Why? Because our industry is paralyzed by the fear of the unknown.

In a traditional workflow, proposing a radical new efficiency measure is a career risk. If a Senior Engineer suggests changing the control logic on a conveyor system to save 5% energy, but there is a 1% chance it causes a belt tear, the answer is almost always "No." The potential savings do not justify the reputational and financial risk of a physical failure.

This conservatism trickles down. Junior engineers, fresh from university and full of ideas, quickly learn to keep their heads down. They learn that the best engineer is the one who makes the fewest mistakes, not the one who finds the smartest solutions. This is the death of innovation.

Randstad Operational Career
Randstad Operational Career

defining the digital sandbox.

The solution lies in decoupling the experiment from the asset. A Digital Sandbox is not merely a 3D model or a BIM (Building Information Modelling) file used for visualization. It is a dynamic, physics-based simulation that mimics the operational behaviour of the real world.

Leading platforms, such as those utilized by Digital Twin Victoria, are now combining trillions of data points into a single "source of truth." This ranges from terrain data to utility pipe flow rates.

In these environments, gravity, friction, fluid dynamics, and electrical resistance are all simulated. This means you aren't just looking at a picture of a pump. You are running a virtual pump that will cavitate, overheat, and fail if you run it too hard in the simulation.

This is the playground we have been missing. It is a space where the laws of physics apply, but the laws of finance do not.

crashing the system to save it.

The most potent application of the Digital Sandbox is the ability to perform destructive testing on critical infrastructure. This is something that is impossible in the real world.

Consider the transport networks of Sydney or Melbourne. You cannot simply turn off a set of traffic lights or shut down a rail line during peak hour to "see what happens" if you re-route traffic. The public chaos would be unacceptable.

However, utilizing platforms like the NSW Spatial Digital Twin, engineers can now simulate these disasters. Planners can visualize complex infrastructure layers in 4D (3D + time). They can intentionally rupture a major water main in the simulation to see how the flooding impacts the electrical grid and traffic flow.

By crashing the system digitally, they identify single points of failure that were previously invisible. They can test wild mitigation strategies - radical new traffic algorithms or emergency response routes - and watch them fail 99 times to find the one time they work perfectly.

heavy industry: the "fail fast" revolution in mining.

Nowhere is this shift more valuable than in Australia’s mining sector. The Pilbara is home to some of the most expensive autonomous hardware on the planet.

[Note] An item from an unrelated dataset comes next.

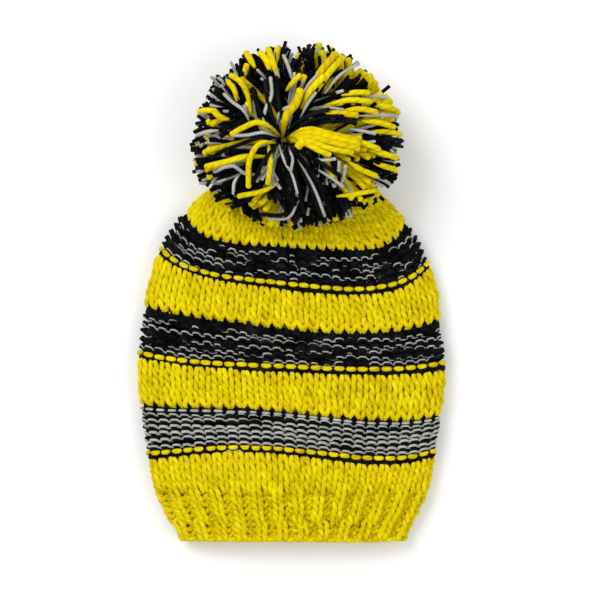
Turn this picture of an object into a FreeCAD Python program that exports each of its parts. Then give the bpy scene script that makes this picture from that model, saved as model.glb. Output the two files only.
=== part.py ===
import FreeCAD, Part
import math
import os

# A slouchy beanie in chunky knit, with three welted stripes and a loose pom-pom, lying on its back.
# Millimetres. +Z is up from the surface that it lies on, +Y runs from the hem to the pom-pom, and
# +X is the right-hand side of the face that shows. The origin is under the middle of the whole hat.

# Thickness of the knit, and how the two layers lie on each other.
WALL = 8.0  # one layer of chunky knit
FOLD_GAP = 6.0  # air between the layers at the side folds
RIDGE = 1.5  # how far a welted stripe stands out of the plain knit
FLAT_CUT = 0.4  # how much of the underside is pressed flat

# Half widths and thicknesses of the hat at the hem and at the crown.
HEM_HALF_WIDTH = 91.0
HEM_THICKNESS = 26.0
TIP_HALF_WIDTH = 24.0
CROWN_LENGTH = 59.2
CROWN_ROUNDNESS = (1.15, 2.0)  # exponents of the crown's outline between its base and its tip
CROWN_STATIONS = (0.3, 0.55, 0.75, 0.9)

# The knitted bands from the hem up: node, length along the middle, half width at its top,
# thickness at its top, how far it stands out, and how much its top row rises above the middle
# at the left fold, half way left, half way right and at the right fold.
BANDS = [
    ("rib_cuff", 41.0, 110.0, 30.0, 0, (0, 0, 0, 0)),
    ("forehead_section", 29.0, 116.5, 34.0, 0, (-4.8, 1.6, -7.6, -2.8)),
    ("lower_edge_row", 2.2, 117.0, 34.5, 0, (-4.2, 1.6, -7.0, -2.4)),
    ("lower_welt_row", 3.0, 117.5, 35.0, 0, (-2.8, 1.6, -6.0, -1.6)),
    ("lower_stripe", 29.6, 121.6, 37.0, RIDGE, (5.6, 3.2, -6.0, -3.2)),
    ("lower_body_section", 30.4, 124.5, 38.0, 0, (11.2, 3.6, -2.0, 2.4)),
    ("middle_edge_row", 2.6, 124.3, 38.0, 0, (10.8, 3.0, -2.0, 2.4)),
    ("middle_welt_row", 3.8, 124.0, 38.0, 0, (10.4, 2.4, -2.0, 2.4)),
    ("middle_stripe", 29.2, 121.4, 38.0, RIDGE, (18.0, 7.2, -2.8, 6.8)),
    ("upper_body_section", 29.2, 117.6, 38.0, 0, (28.4, 8.0, -3.2, 18.4)),
    ("upper_edge_row", 3.0, 117.0, 38.0, 0, (28.0, 7.2, -3.6, 17.2)),
    ("upper_welt_row", 4.2, 116.0, 37.6, 0, (27.2, 6.4, -4.0, 16.0)),
    ("upper_stripe", 28.8, 105.5, 36.0, RIDGE, (28.0, 4.0, -2.4, 20.0)),
]

# The yarns that close the crown and hold the pom-pom.
YARN_RADIUS = 2.2  # of the cord that holds the pom-pom
CINCH_RADIUS = 9.0  # of the drawn-up ring of yarn round the crown's tip
CINCH_YARN_RADIUS = 2.5
INNER_KNOT_RADIUS = 5.0
INNER_KNOT_ROOM = 1.0  # between the inner knot and each layer of knit at the crown's tip
OUTER_KNOT_RADIUS = 4.5
KNOT_CLEARANCE = 0.3  # round the outer knot, which the pom-pom turns on
SEAM_WIDTH = 6.0
SEAM_HEIGHT = 2.5
SEAM_MARGIN = 4.0  # from the hem to the seam's end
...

In the past, updating the automation logic on a haulage truck was a slow, tentative process. Today, groups like CSIRO’s Data61 are pioneering mixed reality and digital twin technologies that allow for wild experimentation.

Automation engineers can take a digital twin of a mine site and dial up the chaos. They can simulate a "1-in-100-year" storm event, degrade the sensor quality on the trucks, and change the friction coefficient of the haul roads to simulate slick mud. They can then run their autonomous fleet through this virtual hellscape to see how the code responds.

If the virtual truck slides off the road and crashes? Good. It cost zero dollars, nobody was hurt, and the engineer learned a critical lesson about the code's limitations. This "freedom to fail" allows engineers to write more aggressive, efficient code for the real world. They know they have already survived the worst-case scenarios in the sandbox.

RO_1092-tech.webp
RO_1092-tech.webp

decoupling innovation from capex.

The traditional barrier to innovation has always been Capital Expenditure (CapEx). Physical prototyping is expensive. It requires steel, silicon, labour, and logistics.

The Digital Sandbox moves innovation from CapEx to OpEx (Operational Expenditure). It changes the question from "Can we afford to build a prototype?" to "Can we afford the computer power to simulate it?"

This democratization of testing is profound. It means a graduate engineer with a laptop has the same power to test a hypothesis as a Director. If a graduate has a crazy idea to optimize HVAC airflow in a new stadium, they don't need to petition for a budget to build a wind tunnel model. They can build the simulation, run the numbers, and present a proven case.

This shifts the culture from "HiPPO" decision-making (Highest Paid Person's Opinion) to data-driven decision-making.

from compliance to true creativity.

For too long, Australian engineering has been focused on compliance. We focus on meeting the Australian Standards (AS) and avoiding litigation. While standards are vital, they should be the floor, not the ceiling.

When the fear of breaking things is removed, engineers stop asking "Is this compliant?" and start asking "Is this the best possible way?"

We are seeing structural engineers use generative design algorithms to test thousands of steel connection variations in a sandbox. They are finding organic shapes that use 20% less material while maintaining structural integrity. These shapes would never have been discovered by a human mind worried about calculating standard load paths.

conclusion.

The era of "don't touch that, it's expensive" is ending. The engineers of the future - and the most successful firms of today - are those who treat the virtual world as a laboratory, not just a library.

By embracing digital experimentation, we are doing more than just saving money or improving efficiency. We are making engineering fun again. We are giving our best minds the license to ask "What if?" and the tools to find the answer without waiting for a procurement order.

So, go ahead. Crash the virtual train. Overload the digital grid. Break the simulation. It’s the only way to build a reality that can’t be broken.